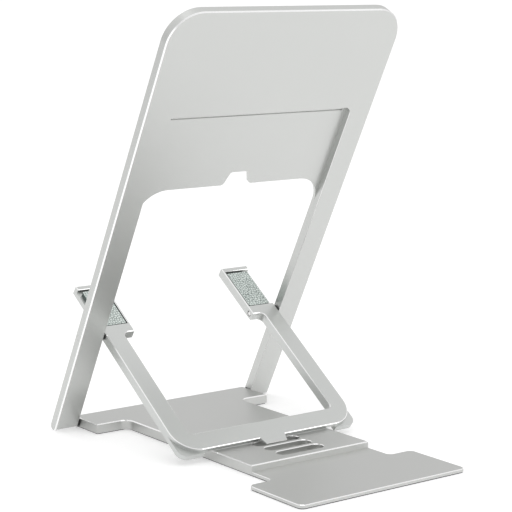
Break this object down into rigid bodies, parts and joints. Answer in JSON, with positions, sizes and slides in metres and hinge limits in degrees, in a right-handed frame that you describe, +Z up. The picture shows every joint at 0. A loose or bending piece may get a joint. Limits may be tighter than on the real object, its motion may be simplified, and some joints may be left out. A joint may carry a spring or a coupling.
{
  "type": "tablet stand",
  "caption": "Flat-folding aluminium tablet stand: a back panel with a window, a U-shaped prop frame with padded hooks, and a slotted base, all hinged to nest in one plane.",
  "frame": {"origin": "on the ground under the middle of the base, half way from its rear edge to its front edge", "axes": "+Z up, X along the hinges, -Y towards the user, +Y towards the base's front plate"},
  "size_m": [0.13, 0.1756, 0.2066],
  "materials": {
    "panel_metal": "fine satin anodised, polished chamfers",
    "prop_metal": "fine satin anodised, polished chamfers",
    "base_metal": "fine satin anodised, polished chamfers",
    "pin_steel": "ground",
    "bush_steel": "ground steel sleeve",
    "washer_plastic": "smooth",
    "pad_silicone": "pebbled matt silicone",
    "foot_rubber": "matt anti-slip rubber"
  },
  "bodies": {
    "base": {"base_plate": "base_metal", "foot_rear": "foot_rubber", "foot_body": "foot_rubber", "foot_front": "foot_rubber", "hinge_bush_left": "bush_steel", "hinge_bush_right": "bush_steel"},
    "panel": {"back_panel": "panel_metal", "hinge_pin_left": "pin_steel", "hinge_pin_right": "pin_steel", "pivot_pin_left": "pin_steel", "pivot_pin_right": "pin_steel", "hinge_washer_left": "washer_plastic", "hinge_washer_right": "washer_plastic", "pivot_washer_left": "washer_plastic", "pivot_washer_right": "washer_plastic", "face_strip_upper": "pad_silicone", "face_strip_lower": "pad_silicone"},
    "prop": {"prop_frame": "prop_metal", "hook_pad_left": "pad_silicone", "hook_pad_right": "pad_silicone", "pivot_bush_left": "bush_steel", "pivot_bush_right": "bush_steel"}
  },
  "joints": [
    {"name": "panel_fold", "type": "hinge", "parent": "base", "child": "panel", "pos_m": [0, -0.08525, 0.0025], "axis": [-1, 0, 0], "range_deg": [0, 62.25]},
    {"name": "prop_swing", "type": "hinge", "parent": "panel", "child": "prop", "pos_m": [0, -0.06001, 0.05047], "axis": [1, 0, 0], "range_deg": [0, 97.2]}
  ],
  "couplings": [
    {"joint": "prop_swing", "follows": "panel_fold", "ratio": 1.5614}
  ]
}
────────────────
» WHAT IS EXPECTED: Restate the whole listing exactly.

» SOLUTION TO THIS PROBLEM:
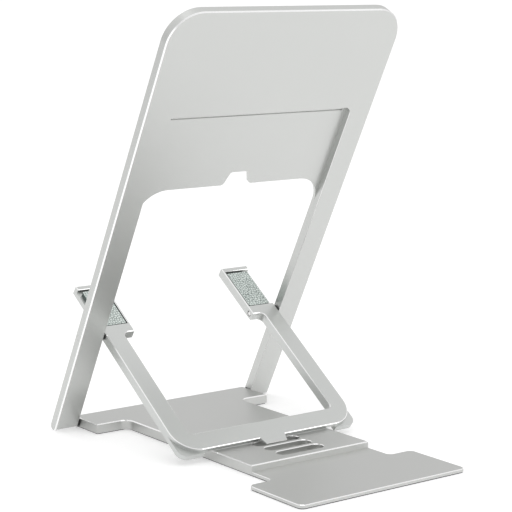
Break this object down into rigid bodies, parts and joints. Answer in JSON, with positions, sizes and slides in metres and hinge limits in degrees, in a right-handed frame that you describe, +Z up. The picture shows every joint at 0. A loose or bending piece may get a joint. Limits may be tighter than on the real object, its motion may be simplified, and some joints may be left out. A joint may carry a spring or a coupling.
{
  "type": "tablet stand",
  "caption": "Flat-folding aluminium tablet stand: a back panel with a window, a U-shaped prop frame with padded hooks, and a slotted base, all hinged to nest in one plane.",
  "frame": {"origin": "on the ground under the middle of the base, half way from its rear edge to its front edge", "axes": "+Z up, X along the hinges, -Y towards the user, +Y towards the base's front plate"},
  "size_m": [0.13, 0.1756, 0.2066],
  "materials": {
    "panel_metal": "fine satin anodised, polished chamfers",
    "prop_metal": "fine satin anodised, polished chamfers",
    "base_metal": "fine satin anodised, polished chamfers",
    "pin_steel": "ground",
    "bush_steel": "ground steel sleeve",
    "washer_plastic": "smooth",
    "pad_silicone": "pebbled matt silicone",
    "foot_rubber": "matt anti-slip rubber"
  },
  "bodies": {
    "base": {"base_plate": "base_metal", "foot_rear": "foot_rubber", "foot_body": "foot_rubber", "foot_front": "foot_rubber", "hinge_bush_left": "bush_steel", "hinge_bush_right": "bush_steel"},
    "panel": {"back_panel": "panel_metal", "hinge_pin_left": "pin_steel", "hinge_pin_right": "pin_steel", "pivot_pin_left": "pin_steel", "pivot_pin_right": "pin_steel", "hinge_washer_left": "washer_plastic", "hinge_washer_right": "washer_plastic", "pivot_washer_left": "washer_plastic", "pivot_washer_right": "washer_plastic", "face_strip_upper": "pad_silicone", "face_strip_lower": "pad_silicone"},
    "prop": {"prop_frame": "prop_metal", "hook_pad_left": "pad_silicone", "hook_pad_right": "pad_silicone", "pivot_bush_left": "bush_steel", "pivot_bush_right": "bush_steel"}
  },
  "joints": [
    {"name": "panel_fold", "type": "hinge", "parent": "base", "child": "panel", "pos_m": [0, -0.08525, 0.0025], "axis": [-1, 0, 0], "range_deg": [0, 62.25]},
    {"name": "prop_swing", "type": "hinge", "parent": "panel", "child": "prop", "pos_m": [0, -0.06001, 0.05047], "axis": [1, 0, 0], "range_deg": [0, 97.2]}
  ],
  "couplings": [
    {"joint": "prop_swing", "follows": "panel_fold", "ratio": 1.5614}
  ]
}